I’ve never commented on any of the stories myself; the general tone of the replies is so party-line whitebread “feminist” that I don’t really feel I’d be welcome. But while writing my December 8th column I read this article about Sugardaddyforme.com in which the author, Sadie Stein, starts a profile on the site for research purposes and discovers to her apparent surprise that the other members are “surprisingly human” (presumably she thought they were all robots, apes and spirits). So I decided to take a chance by sending her an email, suggesting she start a profile on one of the escort boards so she could discover the same thing about sex workers and their clients. As I’m sure you’ve already guessed, I got no response whatsoever. After that, I sort of gave up on using Jezebel as anything but a source of stories which might inspire columns.

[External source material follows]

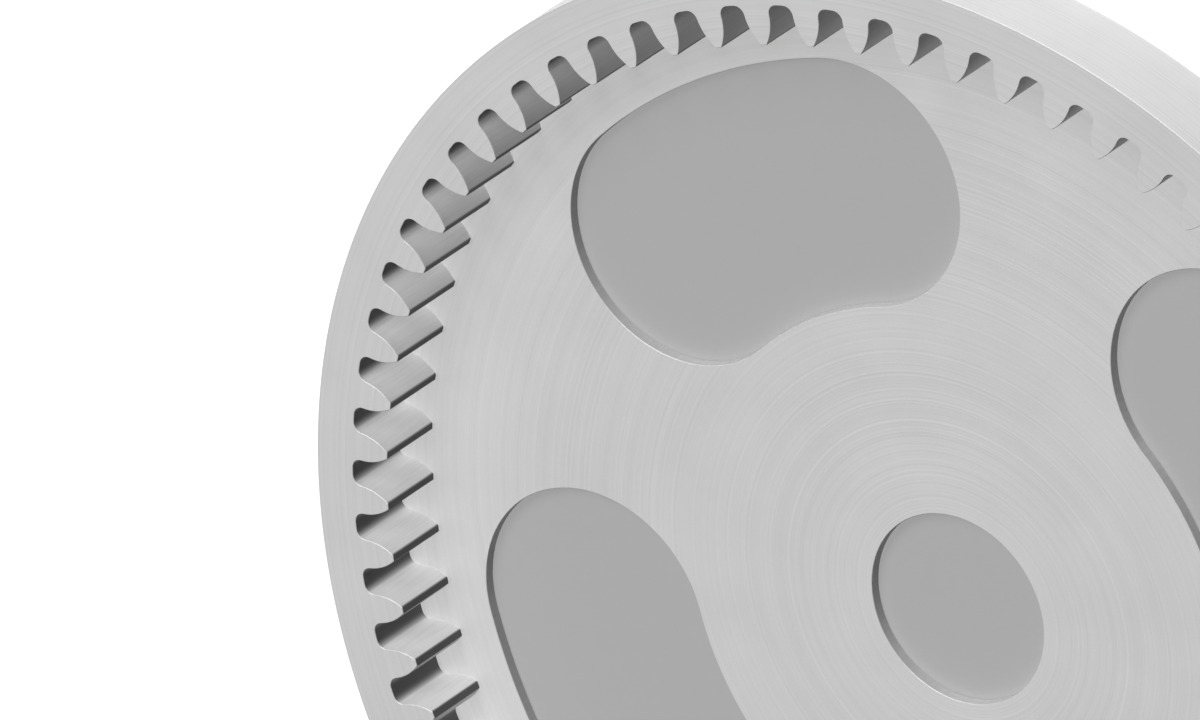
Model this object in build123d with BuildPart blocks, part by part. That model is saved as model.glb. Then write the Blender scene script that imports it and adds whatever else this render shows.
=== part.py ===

Then last Monday (March 28th), I was scanning the site as usual and saw this article attacking Satoshi Kanazawa, which was obviously directly inspired by his column of the night before talking about me! Though the author, Anna North (who also wrote the aforementioned Super Bowl trafficking story) was clearly familiar with Kanazawa already, the suggestion that she could be “essentially” the same as one of those nasty whores seems to have set her off. Interestingly, she has nothing bad to say about me (though she does misquote my description of a neofeminist by calling it my definition of a “contemporary feminist”, which as my readers know is not at all the same thing). Considering that Kanazawa and I aren’t all that far apart on the subject I thought it was interesting that she was so vicious to him but gave me a free pass, presumably because of my sex. Unfortunately, she also gives a free pass to the neofeminists by weakly describing them as feminists who “insist on lockstep orthodoxy”. This kind of weak-kneed faux “sisterhood”, refraining from criticizing other women merely because they are women (even if one strongly disagrees with their beliefs), is exactly what caused the collapse of second-wave feminism in the first place; mainstream feminists should have had the sense to ostracize the man-hating, anti-sex crowd back in the 1970s, but instead they passively watched while monsters perverted the movement into a crusade for their own warped agenda.
Another example of Jezebel’s discomfort with the sex trade can be seen in this story (also from March 28th) about hookers’ business cards; apparently some New York politician who’s been living under a rock his entire life just discovered that some low-end escorts pay guys to hand out business cards for them and therefore wants to ban the practice. Though the author, Irin Carmon, doesn’t seem too fazed by the idea of prostitution and also appears to have a healthy degree of skepticism about the politician’s attempt to paint his effort as “for the children”, take a look at her headline: “Pimps Use Alessandra Ambrosio’s Image To Sell Actual Sex”. Actually, the (often Hispanic) males who hand out these cards are the hookers’ employees, not their bosses, and they’re usually teenage boys rather than grown men. But Miss Carmon has clearly bought into the myth that any non-customer male who has anything to do with a whore MUST be a pimp, and her use of the term conjures up a lot of negative stereotypes a real friend of sex workers would not choose to evoke.
And then there’s this one from the day before the other two, which references this New York Times scare piece on the dreaded scourge of teen “sexting”. Though the author, Morning Gloria, does seem to find the lugubrious tone of the Times article absurd, she yet agrees with its principle that photos of the human body are dirty, bad, wrong and “sexist”, and that something needs to be “done” about girls taking them. Does she remember that girls of our generation (and at least 60 others before it) were slut-shamed quite effectively without any pictures at all by use of the grapevine (remember the word “reputation”, ladies)? Hell, no! Does she point out that the suffering of the girl in the story was caused not by the picture but by the other kids’ stupid parent-taught attitudes about it? Of course not! She instead feels compelled to turn the incident into a feminist parable:
And, while we’re at it, why don’t we get to the root of the problem and examine why, exactly, teenage girls only feel valuable insomuch as they’re seen as “sexy?” How are we talking to our daughters? When are we complimenting them? Are we socializing them to be pretty pretty princesses or productive, thoughtful contributors to society? As long as the greatest compliment that a girl can be paid is “you’re beautiful” and not “you’re smart,” shit like this is going to keep happening, no matter what kooky consequences we cook up for the bullies who attempt to use young women’s sexuality to shame them.
Maybe if the ladies at Jezebel would actually read about evolutionary psychology instead of simply mocking it, they’d understand why normal women (not just teenage girls) want to be seen as sexy, and why “you’re smart” will never have the same impact as “you’re beautiful”. I was repeatedly and enthusiastically told I was fucking brilliant by nearly every adult I knew from the time I was about five years old, and you know what? I still consider “you’re beautiful” to be a greater compliment, despite “socialization” to the contrary. “You can process information well” is a fact, not a judgment; it’s no more a compliment than “you’re of average height” or “you have brown hair”. There’s no feeling in it, while “you’re beautiful” is almost pure feeling. If feminists would get over their fear of their own femininity they’d understand that, and Jezebel would be a much less annoying website.